**Directions for this task**
Copy every line, exactly and only, from the line containing "Give this object's" to the line containing "Write the JSON", both lines included.

**Records shown**
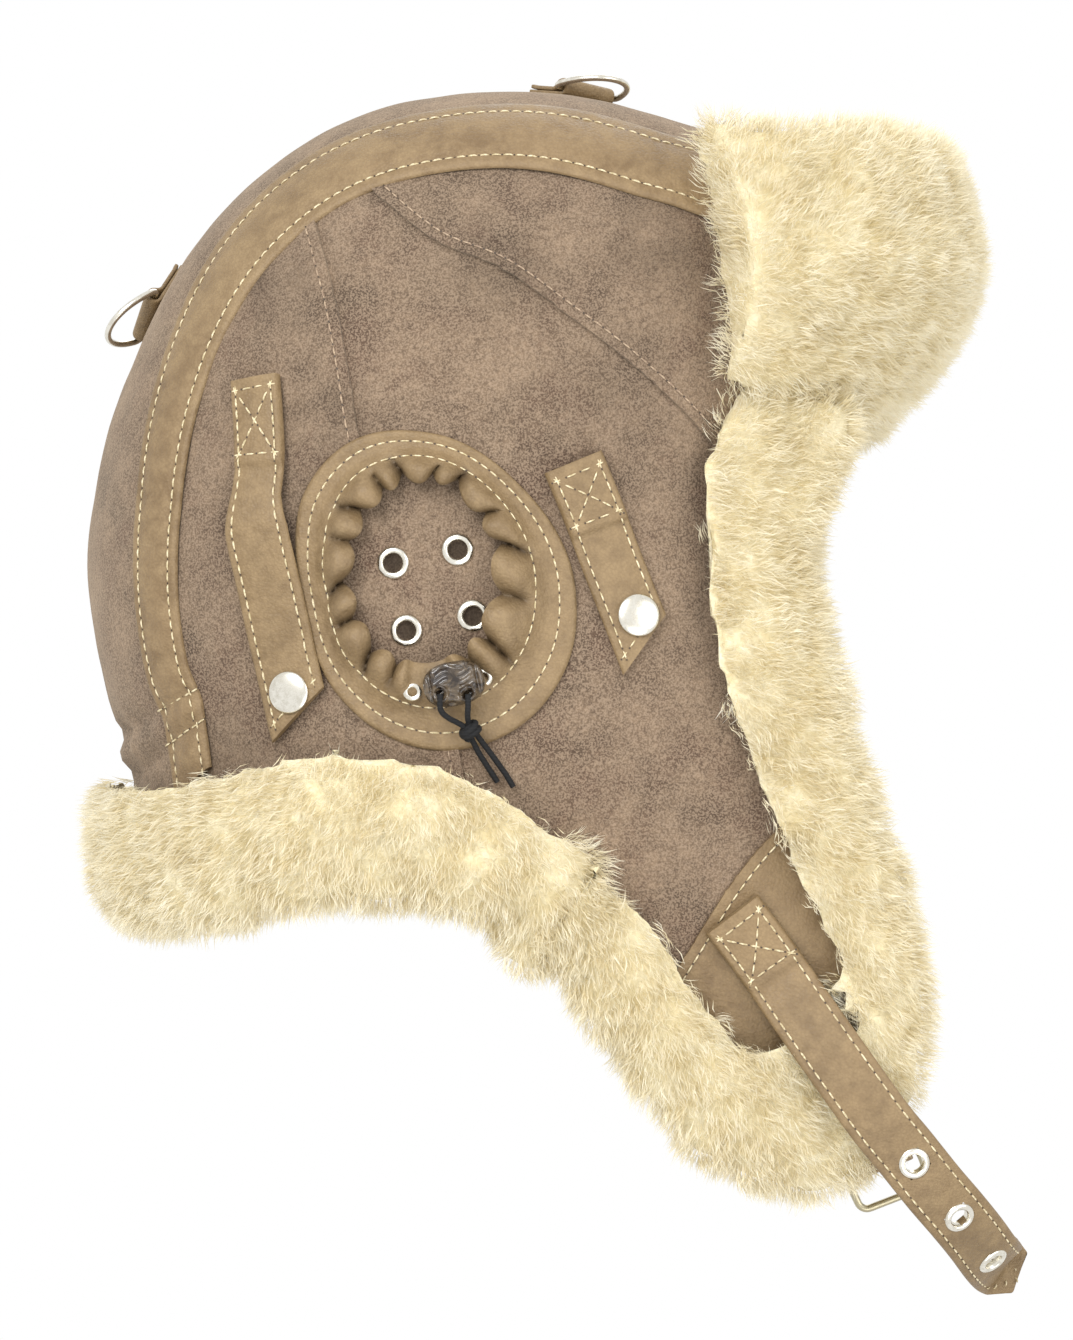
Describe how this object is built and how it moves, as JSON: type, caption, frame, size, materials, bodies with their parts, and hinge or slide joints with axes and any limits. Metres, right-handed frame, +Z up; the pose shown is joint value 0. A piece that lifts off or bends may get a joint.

--

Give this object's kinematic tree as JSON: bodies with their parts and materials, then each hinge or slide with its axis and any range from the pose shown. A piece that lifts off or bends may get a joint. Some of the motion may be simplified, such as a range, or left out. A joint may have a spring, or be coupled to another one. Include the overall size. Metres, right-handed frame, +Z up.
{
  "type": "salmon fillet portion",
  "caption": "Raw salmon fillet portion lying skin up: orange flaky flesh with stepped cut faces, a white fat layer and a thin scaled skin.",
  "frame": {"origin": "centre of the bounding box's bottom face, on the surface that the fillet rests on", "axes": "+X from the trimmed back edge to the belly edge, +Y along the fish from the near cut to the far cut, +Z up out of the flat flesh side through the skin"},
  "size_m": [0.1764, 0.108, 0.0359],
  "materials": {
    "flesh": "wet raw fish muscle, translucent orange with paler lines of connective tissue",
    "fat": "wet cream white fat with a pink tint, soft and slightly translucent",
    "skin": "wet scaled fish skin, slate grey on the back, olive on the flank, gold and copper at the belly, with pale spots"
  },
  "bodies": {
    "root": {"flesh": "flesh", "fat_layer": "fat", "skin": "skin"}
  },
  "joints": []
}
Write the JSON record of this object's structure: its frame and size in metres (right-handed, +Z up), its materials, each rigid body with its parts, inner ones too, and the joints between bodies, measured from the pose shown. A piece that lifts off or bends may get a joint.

==

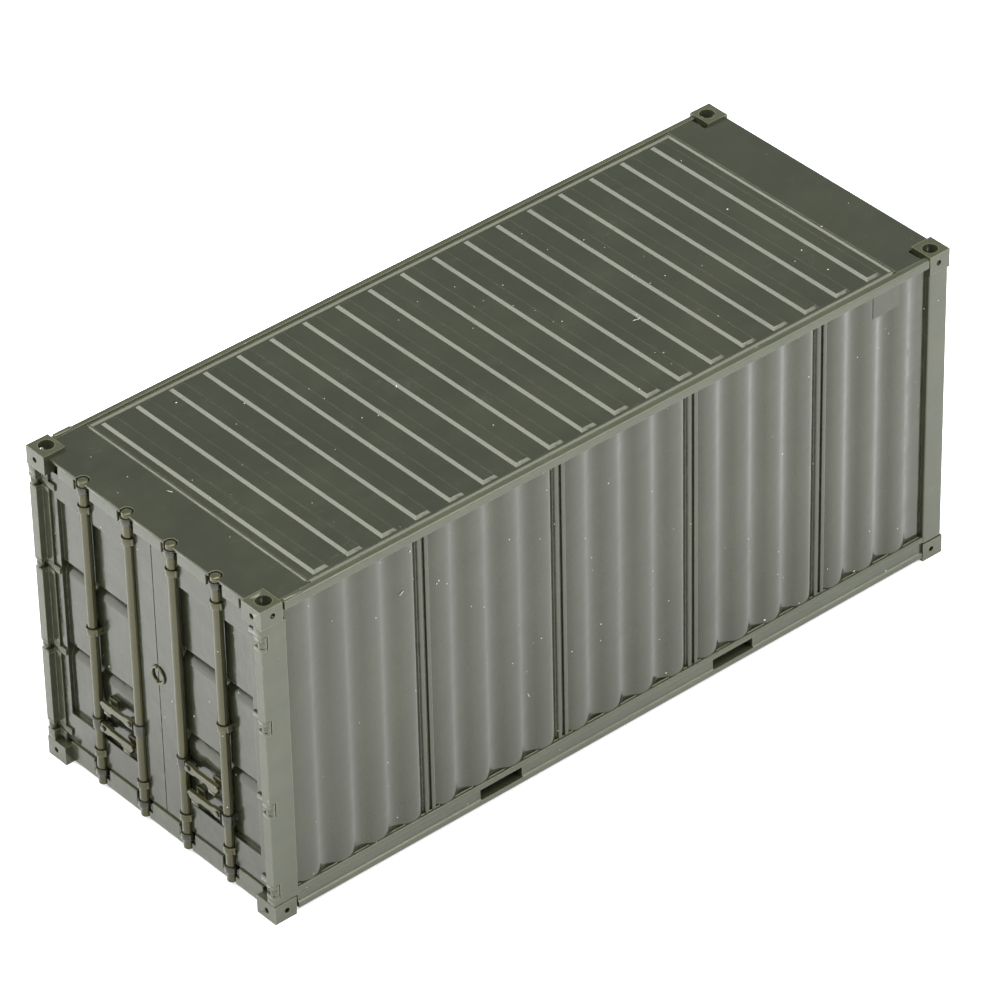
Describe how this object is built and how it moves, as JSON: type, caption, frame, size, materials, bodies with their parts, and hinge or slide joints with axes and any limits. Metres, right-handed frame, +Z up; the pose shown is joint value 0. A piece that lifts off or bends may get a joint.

**Answer for this exercise**
Give this object's kinematic tree as JSON: bodies with their parts and materials, then each hinge or slide with its axis and any range from the pose shown. A piece that lifts off or bends may get a joint. Some of the motion may be simplified, such as a range, or left out. A joint may have a spring, or be coupled to another one. Include the overall size. Metres, right-handed frame, +Z up.
{
  "type": "salmon fillet portion",
  "caption": "Raw salmon fillet portion lying skin up: orange flaky flesh with stepped cut faces, a white fat layer and a thin scaled skin.",
  "frame": {"origin": "centre of the bounding box's bottom face, on the surface that the fillet rests on", "axes": "+X from the trimmed back edge to the belly edge, +Y along the fish from the near cut to the far cut, +Z up out of the flat flesh side through the skin"},
  "size_m": [0.1764, 0.108, 0.0359],
  "materials": {
    "flesh": "wet raw fish muscle, translucent orange with paler lines of connective tissue",
    "fat": "wet cream white fat with a pink tint, soft and slightly translucent",
    "skin": "wet scaled fish skin, slate grey on the back, olive on the flank, gold and copper at the belly, with pale spots"
  },
  "bodies": {
    "root": {"flesh": "flesh", "fat_layer": "fat", "skin": "skin"}
  },
  "joints": []
}
Write the JSON record of this object's structure: its frame and size in metres (right-handed, +Z up), its materials, each rigid body with its parts, inner ones too, and the joints between bodies, measured from the pose shown. A piece that lifts off or bends may get a joint.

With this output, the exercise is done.